As I write this, it seems that maybe what I meant by the system was actually a belief inside of me that the system was reinforcing.
That belief is something like: It’s all on me and I need to perform to survive.
I thought I was quitting my job, but now it feels like what I was actually quitting was this belief.
As Jenny Odell says, it’s been a year of doubling down on being human.
And embracing a new belief, the one where I am not alone and it’s not all on me.
I am still not fully inhabiting it, but it feels real again, the way I imagine it must have felt when I was a child.
As it is with big life transitions, there is a desire to romanticise and draw big narratives, and I am sure I am doing it here. Every now and then I am struck by “what this transition is actually about” and then a few months later I am struck by it again. So take it with a grain of salt and remember that there are many complex and interweaving processes I have found myself in this year, including ones I had no control over, like the sudden death of my best friend that I am still moving through and making sense of. My life this year was spent roughly equally on exploring aliveness and exploring death. Reality has just become much richer and more unpredictable as I removed some structures that made it seem less so.

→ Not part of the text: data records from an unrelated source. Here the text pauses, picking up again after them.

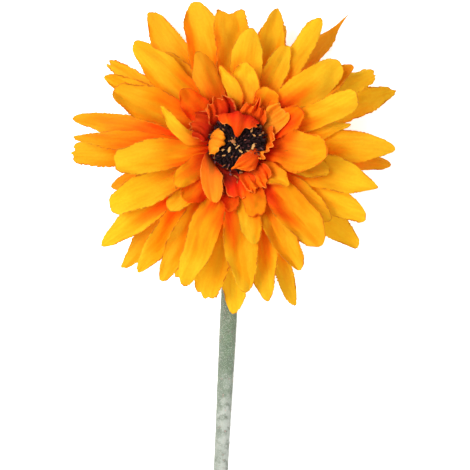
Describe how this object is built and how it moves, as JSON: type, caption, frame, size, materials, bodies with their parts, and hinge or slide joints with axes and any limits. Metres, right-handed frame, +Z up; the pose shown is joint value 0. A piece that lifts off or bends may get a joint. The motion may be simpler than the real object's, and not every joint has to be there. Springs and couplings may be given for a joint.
{
  "type": "artificial gerbera daisy",
  "caption": "Cut stem of an artificial gerbera, lying face up: layers of orange cloth petals round a dark flocked centre, on a bent plastic stem with a steel core.",
  "frame": {"origin": "on the surface that the flower lies on, under the middle of its bounding box", "axes": "+Z straight up from the surface, with the face of the bloom looking along it; the bloom is towards +Y and the cut end of the stem towards -Y; +X is to the right as seen from above with the bloom at the top"},
  "size_m": [0.1146, 0.25, 0.046],
  "materials": {
    "cloth_back": "matt woven cloth, deep orange",
    "cloth_2": "matt woven cloth, orange",
    "cloth_3": "matt woven cloth, orange",
    "cloth_front": "matt woven cloth, golden orange",
    "cloth_inner": "matt woven cloth, orange turning red at the root",
    "cloth_frill": "matt woven cloth, orange red",
    "centre_flock": "dark brown fibre, matt",
    "calyx_plastic": "moulded, dull",
    "stem_flock": "grey green with a pale powdery coat",
    "wire_steel": "plain drawn wire"
  },
  "bodies": {
    "root": {"petals_1_back": "cloth_back", "petals_2": "cloth_2", "petals_3": "cloth_3", "petals_4_front": "cloth_front", "petals_5_inner": "cloth_inner", "petals_6_frill": "cloth_frill", "disc_florets": "centre_flock", "calyx": "calyx_plastic", "stem_sleeve": "stem_flock", "stem_wire": "wire_steel"}
  },
  "joints": []
}
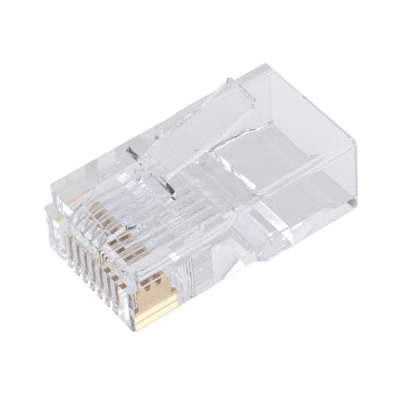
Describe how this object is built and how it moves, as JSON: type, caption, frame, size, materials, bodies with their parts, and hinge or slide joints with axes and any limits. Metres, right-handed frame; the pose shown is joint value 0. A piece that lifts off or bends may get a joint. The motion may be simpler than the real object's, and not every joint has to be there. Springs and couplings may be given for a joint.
{
  "type": "rj45 modular plug",
  "caption": "Clear moulded modular plug with a sprung latch, gold-plated blade contacts in slots, a wire clamp, a jacket clamp and a rectangular cable mouth.",
  "frame": {"origin": "front face of the nose, on the plug's middle plane, at the height of the surface that the rear block stands on", "axes": "+X from the mating nose to the cable mouth, +Y across the width, +Z towards the latch"},
  "size_m": [0.0216, 0.0118, 0.0129],
  "materials": {
    "clear_housing": "clear moulded polycarbonate",
    "clear_latch": "clear moulded polycarbonate",
    "clear_clamp": "clear moulded polycarbonate",
    "gold_contact": "gold plating on copper alloy"
  },
  "bodies": {
    "moulding": {"housing": "clear_housing"},
    "latch": {"latch": "clear_latch"},
    "wire_clamp": {"wire_clamp": "clear_clamp"},
    "jacket_clamp": {"jacket_clamp": "clear_clamp"},
    "contacts": {"contact_1": "gold_contact", "contact_2": "gold_contact", "contact_3": "gold_contact", "contact_4": "gold_contact", "contact_5": "gold_contact", "contact_6": "gold_contact", "contact_7": "gold_contact", "contact_8": "gold_contact"}
  },
  "joints": [
    {"name": "latch_press", "type": "hinge", "parent": "moulding", "child": "latch", "pos_m": [0.00125, 0, 0.00743], "axis": [0, 1, 0], "range_deg": [0, 15], "stiffness_Nm_per_rad": 0.25},
    {"name": "contact_crimp", "type": "slide", "parent": "moulding", "child": "contacts", "axis": [0, 0, 1], "range_m": [0, 0.00055]},
    {"name": "wire_clamp_crimp", "type": "slide", "parent": "moulding", "child": "wire_clamp", "axis": [0, 0, 1], "range_m": [0, 0.0008]},
    {"name": "jacket_clamp_crimp", "type": "hinge", "parent": "moulding", "child": "jacket_clamp", "pos_m": [0.01233, 0, 0.00085], "axis": [0, -1, 0], "range_deg": [0, 25]}
  ]
}
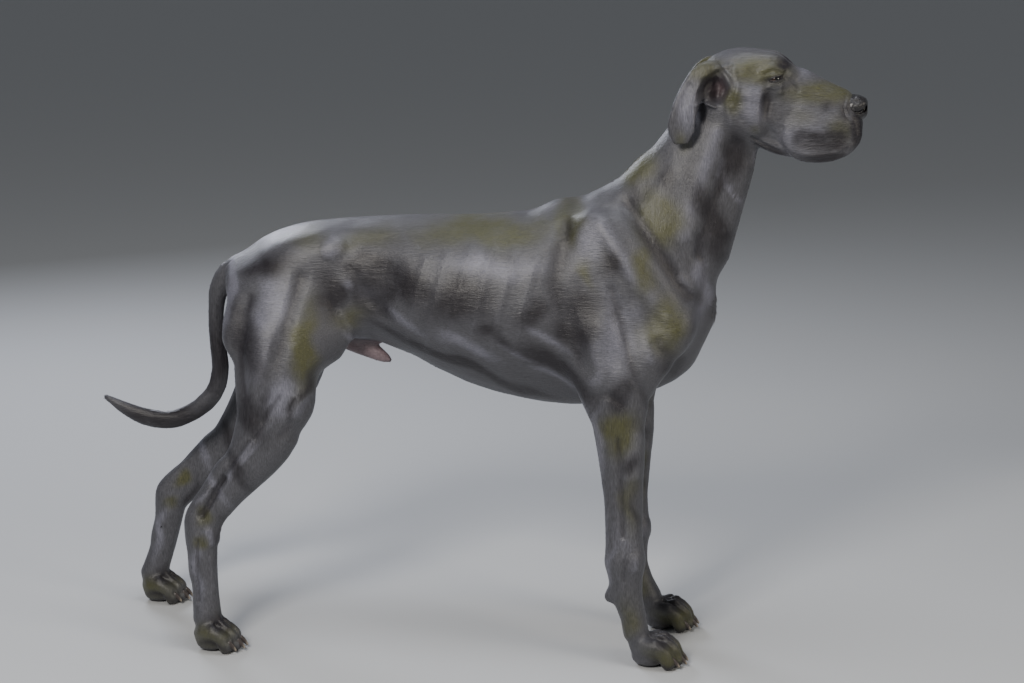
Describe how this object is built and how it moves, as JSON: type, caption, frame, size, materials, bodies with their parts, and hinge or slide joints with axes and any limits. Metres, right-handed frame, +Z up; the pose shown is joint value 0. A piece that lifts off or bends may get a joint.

>As I write this, it seems that maybe what I meant by the system was actually a belief inside of me that the system was reinforcing.
That belief is something like: It’s all on me and I need to perform to survive.
I thought I was quitting my job, but now it feels like what I was actually quitting was this belief.
As Jenny Odell says, it’s been a year of doubling down on being human.
I love this bit.
And I like how you're holding the question of "what was this even about?".